Inertia is difficult to overcome, so don’t be afraid to seek assistance. Use an accountability partner, someone who will call you on your excuses and offer encouragement. They will also help you maintain perspective, because it’s often difficult to notice change within yourself – especially when it’s occurring gradually.

So what are you waiting for? September is just around the corner, let’s end 2017 with a BANG. Pick one thing you’ve been “meaning to do”; find yourself an accountability partner (friend, trusted advisor, family, etc); and put inertia to work. Let’s get your constant velocity angled upwards – 2018 look out, because here we come!

Peaks & Valleys

Last week I was reminded of how quickly a high may be turned into a low – having been recharged from a retreat, and yet within a few days losing my patience for something I had thought my son had mastered. It was wrong of me to lose my patience, but I (like most of us) am only human and I have my faults. One I continue to work on is understanding just because my son may have seemingly “mastered” a skill, doesn’t mean it will translate naturally into a very similar skill – as it usually would for neurotypical peers.

When things happen to upset my equilibrium, I think back on the lessons Spencer Johnson covers in his book “Peaks and Valleys”. I first read the book the year my wife passed, when I couldn’t conceive of how I could be expected to do much more than just get out of bed and put clothes on. I’m not going to outline the entire book, but the premise is there will always be highs & lows; it’s up to you to note how you achieved your high and what brought the low – empowering you to increase the highs and decrease the lows.

I think I’m still processing those lessons – I certainly haven’t mastered them yet, even after (5) years. I believe we need to be ready to understand concepts, it’s not enough to tell ourselves we’re going to change – we have to internalize the reason we are making the change. I remember thinking I wanted to be happier after my wife passed, yet part of me felt guilty when I was in a good mood – I had to put that to rest.
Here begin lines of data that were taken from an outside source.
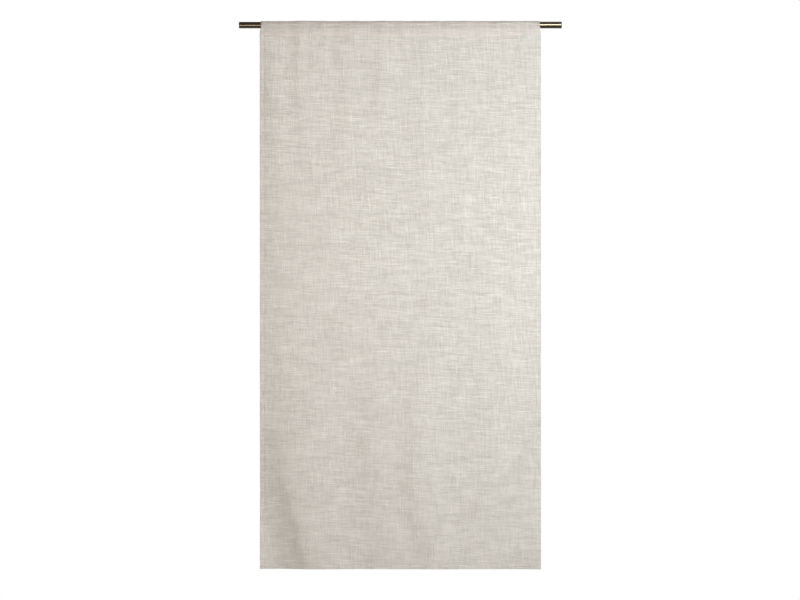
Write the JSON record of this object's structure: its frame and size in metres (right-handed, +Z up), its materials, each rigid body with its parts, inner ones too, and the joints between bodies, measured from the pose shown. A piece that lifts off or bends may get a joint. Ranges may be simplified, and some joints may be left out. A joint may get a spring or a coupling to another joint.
{
  "type": "cafe curtain with rod",
  "caption": "Flat, semi-sheer slub-weave cafe curtain panel with narrow hems, gathered lightly by a rod pocket on a thin round metal rod.",
  "frame": {"origin": "on the rod's axis, at the middle of its length", "axes": "+X along the rod to the right as seen from the front, +Z up the cloth, -Y out of the cloth's front"},
  "size_m": [0.528, 0.0163, 0.8978],
  "materials": {
    "slub_cloth": "matt, lightly see-through slub weave",
    "rod_metal": "glossy dark bronze"
  },
  "bodies": {
    "root": {"curtain_panel": "slub_cloth", "rod": "rod_metal"}
  },
  "joints": []
}
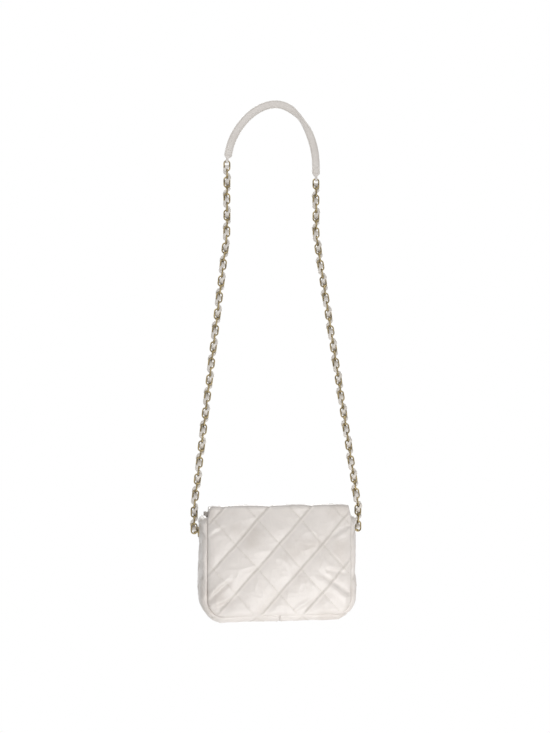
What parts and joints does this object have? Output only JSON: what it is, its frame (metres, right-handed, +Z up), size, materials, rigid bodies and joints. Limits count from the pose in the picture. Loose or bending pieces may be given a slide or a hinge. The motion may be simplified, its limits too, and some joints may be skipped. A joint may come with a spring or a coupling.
{
  "type": "chain shoulder bag",
  "caption": "Small quilted leather shoulder bag with a fold-over flap, hung from a woven chain strap with a leather shoulder piece.",
  "frame": {"origin": "underside of the crest of the shoulder piece, where a shoulder or a peg carries the bag", "axes": "+Z up, +X across the bag from its left strand to its right strand, +Y from the plain back to the side that the flap closes over"},
  "size_m": [0.2294, 0.0762, 0.6892],
  "materials": {
    "ivory_leather": "glossy crumpled ivory leather",
    "ribbon_leather": "soft ivory leather ribbon",
    "wadding": "soft quilting wadding",
    "lining_cloth": "woven lining cloth",
    "gold_metal": "polished antique gold plating",
    "plain_steel": "plain steel",
    "board": "stiff pressed board"
  },
  "bodies": {
    "shoulder": {"chain_top_left": "gold_metal", "chain_top_right": "gold_metal", "ribbon_top_left": "ribbon_leather", "ribbon_top_right": "ribbon_leather", "band_end_left": "ivory_leather", "band_end_right": "ivory_leather", "shoulder_band_front": "ivory_leather", "shoulder_band_back": "ivory_leather"},
    "chain_upper": {"chain_upper_left": "gold_metal", "chain_upper_right": "gold_metal", "ribbon_upper_left": "ribbon_leather", "ribbon_upper_right": "ribbon_leather"},
    "chain_lower": {"keeper_bar_left": "gold_metal", "keeper_bar_right": "gold_metal", "end_link_left": "gold_metal", "end_link_right": "gold_metal", "chain_lower_left": "gold_metal", "chain_lower_right": "gold_metal", "ribbon_lower_left": "ribbon_leather", "ribbon_lower_right": "ribbon_leather"},
    "bag": {"back_panel": "ivory_leather", "back_wadding": "wadding", "back_lining": "lining_cloth", "front_panel": "ivory_leather", "front_wadding": "wadding", "front_lining": "lining_cloth", "mouth_binding": "ivory_leather", "gusset_left": "ivory_leather", "gusset_right": "ivory_leather", "gusset_wadding": "wadding", "gusset_lining": "lining_cloth", "base_board": "board", "slip_pocket": "lining_cloth", "eyelet_left": "gold_metal", "eyelet_right": "gold_metal", "eyelet_washer_left": "gold_metal", "eyelet_washer_right": "gold_metal", "snap_socket": "gold_metal", "snap_socket_washer": "plain_steel"},
    "flap": {"flap_leather": "ivory_leather", "flap_wadding": "wadding", "flap_lining": "ivory_leather", "snap_stud": "gold_metal", "snap_stud_washer": "plain_steel"}
  },
  "joints": [
    {"name": "strap_swing", "type": "hinge", "parent": "shoulder", "child": "chain_upper", "pos_m": [0, 0, -0.12797], "axis": [1, 0, 0], "range_deg": [-75, 75]},
    {"name": "strap_bend", "type": "hinge", "parent": "chain_upper", "child": "chain_lower", "pos_m": [0, 0, -0.34591], "axis": [1, 0, 0], "range_deg": [-90, 90]},
    {"name": "bag_swing", "type": "hinge", "parent": "chain_lower", "child": "bag", "pos_m": [0, 0, -0.5618], "axis": [1, 0, 0], "range_deg": [-110, 110]},
    {"name": "flap_lift", "type": "hinge", "parent": "bag", "child": "flap", "pos_m": [0, -0.0276, -0.5294], "axis": [1, 0, 0], "range_deg": [0, 150]}
  ]
}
This is one example, particular to me; but I think any of us who have something we say we want to accomplish, but are not truly doing what we need to be doing to accomplish it, can identify a demon we haven’t put to rest yet. This is, in my totally non-professional opinion, normal; it’s our valley(s).

We will start the climb to the peak when we acknowledge we have these thoughts. The climb will be longer for some than others, as we all make peace with ourselves in our own way. Some will work with therapists and caregivers, much like climbers hire guides to show them the most accessible (yet not necessarily any less difficult) paths to the top. Others will do their best to go alone, or work with someone who has been where they are and can show them how they got out. Some of us will have storms interrupting our progress, stopping us from as high as we could climb and forcing us to start over.

It’s not enough to say “don’t quit”. Not quitting doesn’t mean you’re going to be successful – Wile E Coyote never quit, look what that got him. If you are struggling, ask for help. At a minimum, find someone to open up to about what you’re struggling with. Speaking for myself, I often find new solutions I hadn’t considered when I verbalize my challenges. I’ve also received some incredible insight (although I’m slower than I like to admit to take action on recommendations).

At the end of the day remember this – every single person has something they are struggling with. What could be a significant challenge to them may seem minor to you, and vice versa; this is the beautiful thing about perspective. Rather than belittle them for their perception, help them find solutions. Find people that will do the same for you – they’re out there. Don’t let yourself get trapped in a valley, the view is much better at a peak!